Los prototipos ideales que los mercados proyectan en la sociedad consiguen desnaturalizar cualquier esencia. Son capaces de fabricar personas con los ojos nublados; por todas partes hay nubes que eclipsan a personas. Vidas sin rumbos, rumbos desorientados, también algunos rumbos bien enfocados acostumbrándose a ser aves de pasos eternas. Pedes in terra ad sivera visus. Las circunstancias sociales no registran de forma palmaria la conexión de las verdades: la última urdimbre tejida por el misterio redefine su juego en la última casilla. A los impíos de corazón, las campanas les resuenan en sus oídos de manera inarmónica porque nunca podrán vislumbrar la clave en la que está sellada el compás de la vida.
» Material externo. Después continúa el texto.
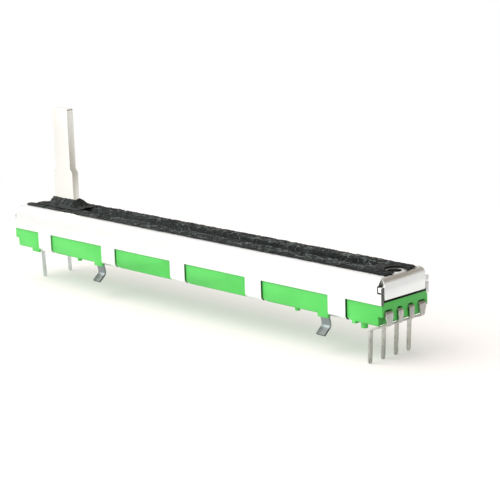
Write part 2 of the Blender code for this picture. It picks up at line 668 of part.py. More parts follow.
def make_lead(name, end, position, material):
    """A lead: tongue on the track, curl over the base's end, sloping link and pin."""
    width = LEAD_WIDTHS[position]
    tongue_y = position * TONGUE_PITCH
    notch_y = position * NOTCH_PITCH
    pin_y = position * PIN_PITCH
    curl_x = BASE_HALF_LENGTH + LEAD_STANDOFF
    flare_x = CAVITY_HALF_LENGTH + SEAT_GAP
    link_x = curl_x - LINK_REACH
    tip_x = link_x - PIN_LEAN
    point = PIN_POINT_LENGTH / (LINK_BOTTOM - PIN_TIP)
    knee = (link_x, LINK_BOTTOM, pin_y, PIN_WIDTH)
    path = [
        (flare_x - SEAT_GAP - TONGUE_LENGTH, TONGUE_HEIGHT, tongue_y, TONGUE_WIDTH),
        (flare_x, TONGUE_HEIGHT, tongue_y, TONGUE_WIDTH),
        (flare_x + TONGUE_FLARE, TONGUE_HEIGHT, notch_y, width),
        (curl_x, TONGUE_HEIGHT, notch_y, width),
        (curl_x, CURL_TAPER_TOP, notch_y, width),
        (curl_x, CURL_BOTTOM, notch_y, CURL_FOOT_WIDTH),
        knee,
        (tip_x + PIN_LEAN * point, PIN_TIP + PIN_POINT_LENGTH, pin_y, PIN_WIDTH),
        (tip_x, PIN_TIP, pin_y, PIN_POINT_WIDTH),
    ]
    bends = [CURL_BEND] * (len(path) - 2)
    bends[path.index(knee) - 1] = KNEE_BEND
    shape = bmesh.new()
    add_strip(shape, [(end * x, z, y, across) for x, z, y, across in path],
              LEAD_THICKNESS, bends, "Y")
    return make_object(name, shape, material)


def make_leg(name, tab, material):
    """A mounting leg that kicks outwards below the base."""
    middle = TAB_PLACES[tab] - LIP_OFFSET
    stations = [
        (-LEG_PLACE, LEG_ROOT, middle, LEG_WIDTH),
        (-LEG_PLACE, LEG_EXIT, middle, LEG_WIDTH),
        (LEG_LEAN - LEG_PLACE, LEG_KNEE, middle, LEG_WIDTH),
        (LEG_LEAN - LEG_PLACE - LEG_KICK, LEG_TIP, middle, LEG_WIDTH),
    ]
    shape = bmesh.new()
    add_strip(shape, stations, LEG_THICKNESS, LEG_BEND, "X")
    return make_object(name, shape, material)


def make_lever(material, slider):
    """The lever: a foot held in the carriage, a broad neck and a narrower tip."""
    foot_bottom = CARRIAGE_BOTTOM + POCKET_FLOOR + SEAT_GAP
    foot_top = CARRIAGE_TOP - SEAT_GAP
    shoulder = COVER_TOP + SHOULDER_RISE
    tip = COVER_TOP + LEVER_RISE
    right = [
        (HALF_FOOT, foot_bottom),
        (HALF_FOOT, foot_top),
        (LEVER_WIDTH / 2, foot_top),
        (LEVER_WIDTH / 2, shoulder),
        (LEVER_TIP_WIDTH / 2, shoulder + SHOULDER_HEIGHT),
    ]
    corner = (LEVER_TIP_WIDTH / 2 - LEVER_TIP_ROUND, tip - LEVER_TIP_ROUND)
    right += arc(corner, LEVER_TIP_ROUND, 0, 90)
    outline = right + [(-x, z) for x, z in reversed(right)]
    shape = bmesh.new()
    add_prism(shape, outline, "Y", -LEVER_THICKNESS / 2, LEVER_THICKNESS / 2)
    lever = make_object("lever", shape, material, slider)
    edges = lever.modifiers.new("edges", "BEVEL")
    edges.width = LEVER_EDGE
    edges.segments = 2
    edges.limit_method = "ANGLE"
    edges.angle_limit = SHARP_EDGE
    return lever


def make_carriage(material, slider):
    """The carriage: its lower part runs in the tray, its upper part between the cover's walls."""
    half_lower = HALF_CAVITY - RUN_GAP
    half_upper = HALF_COVER - SHEET - GUIDE_GAP
    flange = SILL_TOP + RUN_GAP
    right = [
        (half_lower, CARRIAGE_BOTTOM),
        (half_lower, flange),
        (half_upper, flange),
        (half_upper, CARRIAGE_TOP - CARRIAGE_CHAMFER),
        (half_upper - CARRIAGE_CHAMFER, CARRIAGE_TOP),
    ]
    outline = right + [(-y, z) for y, z in reversed(right)]
    shape = bmesh.new()
    add_prism(shape, outline, "X", -CARRIAGE_HALF_LENGTH, CARRIAGE_HALF_LENGTH)
    carriage = make_object("carriage", shape, material, slider)
    half_pocket = HALF_FOOT + SEAT_GAP
    half_depth = LEVER_THICKNESS / 2 + SEAT_GAP
    pocket = bmesh.new()
    add_box(pocket, (-half_pocket, half_pocket), (-half_depth, half_depth),
            (CARRIAGE_BOTTOM + POCKET_FLOOR, CARRIAGE_TOP + CLEAR))
    combine(carriage, make_object("carriage_pocket", pocket, None, slider), "DIFFERENCE")
    return carriage


def make_wiper(name, positions, material, slider):
    """A plate under the carriage with two sprung arms on each of its two tracks."""
    plate_top = CARRIAGE_BOTTOM - LAYER_GAP
    plate_middle = plate_top - WIPER_PLATE / 2
    half_plate = WIPER_PLATE_LENGTH / 2
    contact = TRACK_TOP + LAYER_GAP + WIPER_SHEET
    edges = [position * TRACK_PITCH for position in positions]
    plate = bmesh.new()
    add_box(plate, (-half_plate, half_plate),
            (min(edges) - TRACK_WIDTH / 2, max(edges) + TRACK_WIDTH / 2),
            (plate_top - WIPER_PLATE, plate_top))
    wiper = make_object(name, plate, material, slider)
    arms = bmesh.new()
    for edge in edges:
        for side in (-1, 1):
            across = edge + side * WIPER_ARM_PITCH / 2
            stations = [
                (half_plate - 2 * OVERLAP, plate_middle),
                (half_plate + OVERLAP, plate_middle),
                (half_plate + WIPER_ARM_LENGTH, contact),
                (half_plate + WIPER_ARM_LENGTH + WIPER_TIP_LENGTH, contact + WIPER_TIP_RISE),
            ]
            add_strip(arms, [(x, z, across, WIPER_ARM_WIDTH) for x, z in stations],
                      WIPER_SHEET, WIPER_BEND, "Y")
    combine(wiper, make_object(name + "_arms", arms, None, slider), "UNION")
    return wiper


def make_slider_spring(material, slider):
    """The bowed leaf that keeps the carriage down, open in the middle for the lever."""
    low = CARRIAGE_TOP + LAYER_GAP + SPRING_SHEET / 2
    high = COVER_CEILING - LAYER_GAP - SPRING_SHEET / 2
    half_length = CARRIAGE_HALF_LENGTH - SPRING_INSET
    half_flat = half_length - SPRING_RAMP
    stations = [(-half_length, low), (-half_flat, high), (half_flat, high), (half_length, low)]
    leaf = bmesh.new()
    add_strip(leaf, [(x, z, 0, SPRING_WIDTH) for x, z in stations], SPRING_SHEET, SPRING_BEND, "Y")
    spring = make_object("slider_spring", leaf, material, slider)
    half_hole = LEVER_WIDTH / 2 + STOP_GAP
    half_depth = LEVER_THICKNESS / 2 + SLOT_GAP
    hole = bmesh.new()
    add_box(hole, (-half_hole, half_hole), (-half_depth, half_depth),
            (low - CLEAR, high + CLEAR))
    combine(spring, make_object("spring_hole", hole, None, slider), "DIFFERENCE")
    return spring


def build():
    clear_scene()
    plated = make_material("plated_steel", (0.78, 0.77, 0.74), 0.32, 1.0)
    green = make_material("green_moulding", (0.14, 0.7, 0.14), 0.45, 0.0)
    felt = make_material("dark_strip", (0.05, 0.055, 0.05), 0.95, 0.0)
    lever_steel = make_material("lever_steel", (0.86, 0.85, 0.8), 0.35, 1.0)
    tinned = make_material("tinned_brass", (0.62, 0.61, 0.56), 0.4, 1.0)
    zinc = make_material("zinc_plated", (0.5, 0.56, 0.56), 0.4, 1.0)
    phenolic = make_material("brown_board", (0.3, 0.16, 0.07), 0.6, 0.0)
    carbon = make_material("carbon_ink", (0.02, 0.02, 0.02), 0.7, 0.0)
    silver = make_material("silver_ink", (0.7, 0.7, 0.7), 0.4, 1.0)
    black = make_material("black_carriage", (0.03, 0.03, 0.03), 0.5, 0.0)
    bronze = make_material("spring_bronze", (0.75, 0.55, 0.3), 0.35, 1.0)

    make_cover(plated)
    make_dust_strip(felt)
    make_base(green)
    make_board(phenolic)
    make_track("collector_track_a", NEAR_POSITIONS[0], silver)
    make_track("carbon_track_a", NEAR_POSITIONS[1], carbon)
    make_track("collector_track_b", NEAR_POSITIONS[2], silver)
    make_track("carbon_track_b", NEAR_POSITIONS[3], carbon)
    for number, position in enumerate(NEAR_POSITIONS, 1):
        make_lead("terminal_near_%d" % number, 1, position, tinned)
    for number, position in enumerate(FAR_POSITIONS, 1):
        make_lead("terminal_far_%d" % number, -1, position, tinned)
    for number, tab in enumerate(LEG_TABS, 1):
        make_leg("mounting_leg_%d" % number, tab, zinc)

    slider = bpy.data.objects.new("slider", None)
    slider.location.x = LEVER_REST
    bpy.context.collection.objects.link(slider)
    make_lever(lever_steel, slider)
    make_carriage(black, slider)
    make_wiper("wiper_a", NEAR_POSITIONS[:2], bronze, slider)
    make_wiper("wiper_b", NEAR_POSITIONS[2:], bronze, slider)
    make_slider_spring(bronze, slider)


build()
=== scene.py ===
"""Looks of the slide potentiometer: eased metal edges, a fibrous dust strip, finishes, light and camera.

Lengths are in millimetres, and MM turns them into metres for Blender. Only the lamps are placed in metres.
"""

import math
import random
from collections import namedtuple

import bmesh
import bpy
from mathutils import Euler, Matrix, Vector, noise


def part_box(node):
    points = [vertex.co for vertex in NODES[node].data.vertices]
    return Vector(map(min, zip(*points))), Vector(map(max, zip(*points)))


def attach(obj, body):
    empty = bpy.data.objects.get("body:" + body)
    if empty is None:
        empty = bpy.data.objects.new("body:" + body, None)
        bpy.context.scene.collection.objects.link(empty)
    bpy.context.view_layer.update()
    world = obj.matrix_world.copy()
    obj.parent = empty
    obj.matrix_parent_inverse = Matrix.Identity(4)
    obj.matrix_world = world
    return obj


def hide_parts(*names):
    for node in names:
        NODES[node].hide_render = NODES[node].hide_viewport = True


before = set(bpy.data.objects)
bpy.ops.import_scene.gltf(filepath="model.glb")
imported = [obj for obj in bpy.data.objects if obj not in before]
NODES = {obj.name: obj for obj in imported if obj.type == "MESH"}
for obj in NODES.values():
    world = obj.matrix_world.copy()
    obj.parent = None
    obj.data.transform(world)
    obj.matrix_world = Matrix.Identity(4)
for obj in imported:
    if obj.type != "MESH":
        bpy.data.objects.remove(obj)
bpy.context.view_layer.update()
MM = 0.001


# Places on the part, with x along the travel, y across and z up

COVER_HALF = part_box("cover")[1].y / MM
WALL = 0.6                            # the cover's sheet and its gap to the moulding
TRAY_WALL = 0.5
TRAY_HALF = COVER_HALF - WALL - TRAY_WALL
TRAY_DARK_END = 33.2                  # the tray's inside is dark up to here, either way
BASE_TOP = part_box("base")[1].z / MM
LEG_KNEE = -1.6
HOLE_CENTRE = 35.75                   # from the part's middle to each fixing hole

FELT_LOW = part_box("dust_strip")[0] / MM
FELT_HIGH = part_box("dust_strip")[1] / MM
FELT_MIDDLE_Z = (FELT_LOW.z + FELT_HIGH.z) / 2
LEVER_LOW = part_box("lever")[0] / MM
LEVER_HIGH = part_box("lever")[1] / MM
LEVER_MIDDLE = (LEVER_LOW.x + LEVER_HIGH.x) / 2

SLIT_EDGE = LEVER_HIGH.y + 0.1        # from the middle to the slit's edges, and to its ends
SLIT_END = 32.475
FRONT_EDGE_FAR = 2.8                  # from the middle to the felt's front edge, at its far and near ends
FRONT_EDGE_NEAR = -FELT_LOW.y
NEAR_NOTCH = Vector((FELT_HIGH.x - 0.65, -0.1))
NEAR_NOTCH_RADIUS = 1.15
FAR_NOTCH = Vector((FELT_LOW.x + 0.2, -0.1))
FAR_NOTCH_RADIUS = 2.0
NEAR_HOLE = Vector((HOLE_CENTRE, 0.0))
HOLE_CLEAR = 1.25                     # radius of the felt's edge round the near hole
PALE_END = 33.0                       # no pale fibres start nearer the near end

MATTED = 0.03                         # how uneven the felt's top is
TOP_DROOP = 0.5                       # how far the felt hangs into the slit, on top and underneath
UNDER_DROOP = 0.42
DROOP_ROWS = (-0.88, -0.78, 0.78, 0.88)
WORN_EDGE = 0.14                      # how much lower its long edges and its near end are worn
WORN_END = 0.12
OVERHANG = 0.12                       # how far fibres may stand over its long edges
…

Personas sin fe, sin rostro, ni timón. Ese es el precio de nuestra época. La fe en nuestra era pide auxilio. Sobrevive a duras penas en la irracionalidad del ruido. ¿Qué nos queda si hemos perdido hasta la fe de la que estamos tejidos?
El sonido del mar me arrastra hacia una realidad libre de mácula, libre de opiniones, estadísticas y crucifixiones. Jugar con las olas es desplazarse hasta el infinito, embriagarse de ellas es percibir el olor de lo eterno, de lo que siempre será, aun cuando nosotros ya no estemos. Saborear el salitre, alimentarse con él para huir de la basta mundanidad es el acto heroico más noble al que podemos hacer frente. Alejarse del frío crepitar de los tiempos. Ser silencio perenne para escuchar el lamento de la pureza. Entrar en comunión con ella es entender la conexión de la vida Una.
La luna, mientras el mundo ruge y va muriendo de inanición emocional, ilumina a todas las personas y a todos los destinos. A todas las flores. A todas las montañas. A todos los ríos. A todos los credos. A todos los sueños. Pero ¿a quién ilumina la cara oculta de la Luna?